§ **Stored data**

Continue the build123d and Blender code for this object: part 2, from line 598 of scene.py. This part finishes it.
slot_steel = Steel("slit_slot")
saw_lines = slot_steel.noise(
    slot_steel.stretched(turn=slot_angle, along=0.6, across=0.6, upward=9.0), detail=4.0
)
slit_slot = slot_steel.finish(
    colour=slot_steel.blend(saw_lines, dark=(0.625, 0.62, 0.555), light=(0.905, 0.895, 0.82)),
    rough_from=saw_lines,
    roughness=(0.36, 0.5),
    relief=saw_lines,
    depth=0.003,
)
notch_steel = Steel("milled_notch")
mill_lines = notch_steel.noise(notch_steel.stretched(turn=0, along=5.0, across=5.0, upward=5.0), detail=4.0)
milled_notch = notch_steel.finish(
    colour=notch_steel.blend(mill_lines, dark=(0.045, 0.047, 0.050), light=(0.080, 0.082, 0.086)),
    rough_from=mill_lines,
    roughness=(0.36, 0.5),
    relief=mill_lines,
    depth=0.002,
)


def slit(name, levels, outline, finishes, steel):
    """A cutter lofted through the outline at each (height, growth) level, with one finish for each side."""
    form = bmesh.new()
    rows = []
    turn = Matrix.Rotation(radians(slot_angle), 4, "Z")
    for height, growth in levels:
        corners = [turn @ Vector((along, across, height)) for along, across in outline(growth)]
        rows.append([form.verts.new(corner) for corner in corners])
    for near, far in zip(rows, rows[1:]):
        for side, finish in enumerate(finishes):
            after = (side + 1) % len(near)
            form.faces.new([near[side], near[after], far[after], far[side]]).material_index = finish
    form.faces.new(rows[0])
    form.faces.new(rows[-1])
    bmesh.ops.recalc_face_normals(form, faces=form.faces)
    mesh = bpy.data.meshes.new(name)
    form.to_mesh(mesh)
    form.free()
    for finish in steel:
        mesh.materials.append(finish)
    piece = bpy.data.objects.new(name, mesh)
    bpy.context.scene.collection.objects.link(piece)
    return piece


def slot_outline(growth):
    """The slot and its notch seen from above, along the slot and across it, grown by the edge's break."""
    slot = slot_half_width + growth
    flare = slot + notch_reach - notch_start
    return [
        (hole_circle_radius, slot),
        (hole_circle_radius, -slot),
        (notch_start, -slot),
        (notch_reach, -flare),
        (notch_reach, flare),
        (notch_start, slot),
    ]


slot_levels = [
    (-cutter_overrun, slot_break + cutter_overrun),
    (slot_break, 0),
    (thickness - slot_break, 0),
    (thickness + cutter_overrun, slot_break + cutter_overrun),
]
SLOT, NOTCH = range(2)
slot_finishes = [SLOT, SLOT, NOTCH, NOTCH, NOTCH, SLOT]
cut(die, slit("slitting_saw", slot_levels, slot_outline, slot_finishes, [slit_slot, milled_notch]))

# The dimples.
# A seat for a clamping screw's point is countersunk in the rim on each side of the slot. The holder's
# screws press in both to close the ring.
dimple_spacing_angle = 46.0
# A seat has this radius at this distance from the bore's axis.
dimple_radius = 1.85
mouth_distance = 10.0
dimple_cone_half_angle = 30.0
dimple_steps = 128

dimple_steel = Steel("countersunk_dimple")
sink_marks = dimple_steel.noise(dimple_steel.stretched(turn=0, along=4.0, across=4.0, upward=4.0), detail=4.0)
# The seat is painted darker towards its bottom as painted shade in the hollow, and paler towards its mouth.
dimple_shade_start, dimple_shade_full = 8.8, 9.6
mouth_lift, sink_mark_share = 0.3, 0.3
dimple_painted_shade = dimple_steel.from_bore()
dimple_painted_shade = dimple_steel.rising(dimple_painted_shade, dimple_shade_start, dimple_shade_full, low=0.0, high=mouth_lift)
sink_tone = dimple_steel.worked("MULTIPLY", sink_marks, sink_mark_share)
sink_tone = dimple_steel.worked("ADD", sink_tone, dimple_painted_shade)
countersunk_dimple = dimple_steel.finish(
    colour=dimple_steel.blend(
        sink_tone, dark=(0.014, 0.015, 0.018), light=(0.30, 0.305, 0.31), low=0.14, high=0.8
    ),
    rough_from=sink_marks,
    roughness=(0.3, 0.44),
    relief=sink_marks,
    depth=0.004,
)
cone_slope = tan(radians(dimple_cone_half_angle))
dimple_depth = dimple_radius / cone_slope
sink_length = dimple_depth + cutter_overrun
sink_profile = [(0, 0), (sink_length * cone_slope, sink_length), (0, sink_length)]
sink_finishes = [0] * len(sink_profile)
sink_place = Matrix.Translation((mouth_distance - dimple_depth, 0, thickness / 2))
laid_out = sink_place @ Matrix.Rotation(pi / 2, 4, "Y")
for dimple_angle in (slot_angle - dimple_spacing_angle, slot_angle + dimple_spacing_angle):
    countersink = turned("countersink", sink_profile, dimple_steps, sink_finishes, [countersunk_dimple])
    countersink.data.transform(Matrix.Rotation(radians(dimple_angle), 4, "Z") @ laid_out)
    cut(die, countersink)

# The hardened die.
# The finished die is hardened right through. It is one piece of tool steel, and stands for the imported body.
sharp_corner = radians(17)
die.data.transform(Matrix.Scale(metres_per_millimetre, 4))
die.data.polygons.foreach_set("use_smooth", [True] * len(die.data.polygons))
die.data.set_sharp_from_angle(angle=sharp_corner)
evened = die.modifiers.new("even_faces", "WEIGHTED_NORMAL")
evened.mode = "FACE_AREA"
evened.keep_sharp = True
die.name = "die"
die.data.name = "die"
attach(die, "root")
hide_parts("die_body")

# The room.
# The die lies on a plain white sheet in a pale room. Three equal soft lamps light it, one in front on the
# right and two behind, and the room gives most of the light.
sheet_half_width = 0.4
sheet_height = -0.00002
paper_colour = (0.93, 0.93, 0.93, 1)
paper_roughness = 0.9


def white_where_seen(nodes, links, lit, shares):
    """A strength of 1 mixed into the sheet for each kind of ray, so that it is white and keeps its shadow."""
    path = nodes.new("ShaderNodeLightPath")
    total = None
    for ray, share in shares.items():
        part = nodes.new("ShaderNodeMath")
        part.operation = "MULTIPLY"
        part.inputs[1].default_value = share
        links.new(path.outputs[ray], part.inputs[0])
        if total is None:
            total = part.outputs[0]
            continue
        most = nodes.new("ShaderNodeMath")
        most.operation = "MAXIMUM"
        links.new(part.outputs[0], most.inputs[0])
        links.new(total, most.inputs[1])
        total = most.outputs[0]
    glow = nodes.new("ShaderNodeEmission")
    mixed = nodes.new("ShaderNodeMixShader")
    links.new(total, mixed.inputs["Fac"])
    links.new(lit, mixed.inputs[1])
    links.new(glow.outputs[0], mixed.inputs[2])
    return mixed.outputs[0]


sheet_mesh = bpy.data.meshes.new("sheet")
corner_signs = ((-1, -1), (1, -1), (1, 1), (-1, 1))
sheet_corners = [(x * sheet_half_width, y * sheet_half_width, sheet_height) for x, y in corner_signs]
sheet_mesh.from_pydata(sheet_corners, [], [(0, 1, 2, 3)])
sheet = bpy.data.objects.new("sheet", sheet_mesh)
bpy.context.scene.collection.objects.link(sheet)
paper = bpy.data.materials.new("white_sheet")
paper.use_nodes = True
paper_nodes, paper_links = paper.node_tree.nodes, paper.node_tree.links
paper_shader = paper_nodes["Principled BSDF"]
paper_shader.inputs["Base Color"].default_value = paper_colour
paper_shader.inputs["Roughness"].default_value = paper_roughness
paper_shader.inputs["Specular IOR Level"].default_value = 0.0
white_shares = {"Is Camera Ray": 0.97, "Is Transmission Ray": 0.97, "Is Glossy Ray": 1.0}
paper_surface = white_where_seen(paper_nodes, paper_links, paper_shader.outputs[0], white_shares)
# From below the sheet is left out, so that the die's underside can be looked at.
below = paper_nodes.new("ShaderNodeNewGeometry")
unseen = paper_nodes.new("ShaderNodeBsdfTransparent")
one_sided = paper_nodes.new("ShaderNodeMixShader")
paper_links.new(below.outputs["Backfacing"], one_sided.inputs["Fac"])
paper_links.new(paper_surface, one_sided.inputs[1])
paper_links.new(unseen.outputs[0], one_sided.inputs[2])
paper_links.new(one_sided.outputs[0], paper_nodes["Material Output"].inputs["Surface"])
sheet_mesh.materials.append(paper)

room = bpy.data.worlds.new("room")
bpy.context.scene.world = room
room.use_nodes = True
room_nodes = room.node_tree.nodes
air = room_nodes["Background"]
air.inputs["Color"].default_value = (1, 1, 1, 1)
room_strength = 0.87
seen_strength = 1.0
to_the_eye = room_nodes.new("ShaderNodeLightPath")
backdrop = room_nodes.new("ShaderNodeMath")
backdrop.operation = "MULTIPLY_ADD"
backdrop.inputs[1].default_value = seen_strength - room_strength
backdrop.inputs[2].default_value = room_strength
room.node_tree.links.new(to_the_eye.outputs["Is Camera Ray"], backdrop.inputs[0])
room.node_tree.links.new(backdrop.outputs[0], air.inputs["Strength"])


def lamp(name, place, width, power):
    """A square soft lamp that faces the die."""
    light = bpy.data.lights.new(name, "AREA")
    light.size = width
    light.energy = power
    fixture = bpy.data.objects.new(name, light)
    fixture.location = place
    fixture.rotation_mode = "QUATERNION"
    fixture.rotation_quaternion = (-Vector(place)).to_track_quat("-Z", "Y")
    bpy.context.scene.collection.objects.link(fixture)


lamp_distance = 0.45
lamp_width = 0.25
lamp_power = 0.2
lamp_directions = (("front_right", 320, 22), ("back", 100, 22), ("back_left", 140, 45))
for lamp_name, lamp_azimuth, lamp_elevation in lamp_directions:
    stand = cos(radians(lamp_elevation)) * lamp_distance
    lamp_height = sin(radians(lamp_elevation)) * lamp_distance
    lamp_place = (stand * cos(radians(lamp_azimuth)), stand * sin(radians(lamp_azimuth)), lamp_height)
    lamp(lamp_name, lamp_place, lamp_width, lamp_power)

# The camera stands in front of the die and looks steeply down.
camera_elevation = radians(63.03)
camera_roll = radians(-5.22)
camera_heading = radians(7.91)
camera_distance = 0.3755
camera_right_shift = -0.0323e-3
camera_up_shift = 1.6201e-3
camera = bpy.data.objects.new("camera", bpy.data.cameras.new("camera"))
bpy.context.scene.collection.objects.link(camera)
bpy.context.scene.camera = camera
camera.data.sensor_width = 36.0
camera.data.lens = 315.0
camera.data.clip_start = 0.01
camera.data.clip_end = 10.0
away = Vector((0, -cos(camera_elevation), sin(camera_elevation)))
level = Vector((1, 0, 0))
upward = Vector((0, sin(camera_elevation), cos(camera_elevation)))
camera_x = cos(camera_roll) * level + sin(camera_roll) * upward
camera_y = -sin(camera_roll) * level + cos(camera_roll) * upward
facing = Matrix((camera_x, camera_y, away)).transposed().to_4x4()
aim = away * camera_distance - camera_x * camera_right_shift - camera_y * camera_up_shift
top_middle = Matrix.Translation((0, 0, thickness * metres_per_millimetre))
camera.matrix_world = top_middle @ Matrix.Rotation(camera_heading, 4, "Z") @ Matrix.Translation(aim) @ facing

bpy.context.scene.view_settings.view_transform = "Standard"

§ **Directions for this task**
Exactly as written, please reproduce the lines from the first line of the data to the line containing "return piece", inclusive, and nothing else.

§ **Final result**
Continue the build123d and Blender code for this object: part 2, from line 598 of scene.py. This part finishes it.
slot_steel = Steel("slit_slot")
saw_lines = slot_steel.noise(
    slot_steel.stretched(turn=slot_angle, along=0.6, across=0.6, upward=9.0), detail=4.0
)
slit_slot = slot_steel.finish(
    colour=slot_steel.blend(saw_lines, dark=(0.625, 0.62, 0.555), light=(0.905, 0.895, 0.82)),
    rough_from=saw_lines,
    roughness=(0.36, 0.5),
    relief=saw_lines,
    depth=0.003,
)
notch_steel = Steel("milled_notch")
mill_lines = notch_steel.noise(notch_steel.stretched(turn=0, along=5.0, across=5.0, upward=5.0), detail=4.0)
milled_notch = notch_steel.finish(
    colour=notch_steel.blend(mill_lines, dark=(0.045, 0.047, 0.050), light=(0.080, 0.082, 0.086)),
    rough_from=mill_lines,
    roughness=(0.36, 0.5),
    relief=mill_lines,
    depth=0.002,
)


def slit(name, levels, outline, finishes, steel):
    """A cutter lofted through the outline at each (height, growth) level, with one finish for each side."""
    form = bmesh.new()
    rows = []
    turn = Matrix.Rotation(radians(slot_angle), 4, "Z")
    for height, growth in levels:
        corners = [turn @ Vector((along, across, height)) for along, across in outline(growth)]
        rows.append([form.verts.new(corner) for corner in corners])
    for near, far in zip(rows, rows[1:]):
        for side, finish in enumerate(finishes):
            after = (side + 1) % len(near)
            form.faces.new([near[side], near[after], far[after], far[side]]).material_index = finish
    form.faces.new(rows[0])
    form.faces.new(rows[-1])
    bmesh.ops.recalc_face_normals(form, faces=form.faces)
    mesh = bpy.data.meshes.new(name)
    form.to_mesh(mesh)
    form.free()
    for finish in steel:
        mesh.materials.append(finish)
    piece = bpy.data.objects.new(name, mesh)
    bpy.context.scene.collection.objects.link(piece)
    return piece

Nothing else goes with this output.